Wondering....how it is possible that my baby is going to be five next week. Also wondering if I have the energy to survive the birthday party that will be at our house on Saturday.
Excited.....that The Lady and the Tramp DVD I ordered from Amazon was shipped today. I think I’m more excited to see my little girl open it than she will be to receive it. Lady Dog is her special toy - goes with her everywhere. Finally she’ll get to see the movie. I find it irritating that Disney locks away certain movies in the vault. Marketing genius, but I wanted Boo to get to see it before she doesn’t care anymore.
Thankful....for my church family. I’m constantly at a loss for words to describe how full my heart is on Sundays and after. I love how the gathering together on Sunday spurs us on to worship and serve throughout the week.

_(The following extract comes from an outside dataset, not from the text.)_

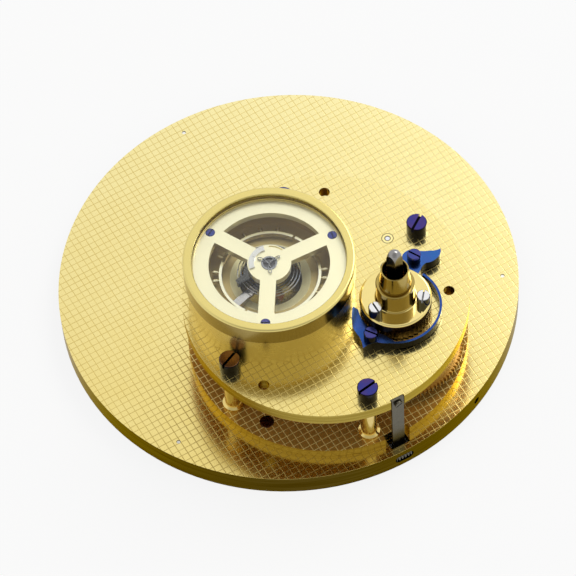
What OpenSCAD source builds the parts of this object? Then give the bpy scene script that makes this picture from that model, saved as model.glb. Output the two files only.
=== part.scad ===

May I have ears to hear and eyes to see!
Praying...for those who have been so drastically affected by the tornadoes. My heart is heavy as I hear of the damage and loss. May God have mercy, and may those who can help have strength and wisdom and compassion and resources.
Glad...there are only five weeks left of the school year. Looking forward to summer with the kids.
Realizing...that working with preschoolers on a weekly basis isn’t really my gift. I like kids, but didn’t so much love the job. Now to find where I am supposed to be serving.
Once again, I’m thankful for Lisa’s status report format.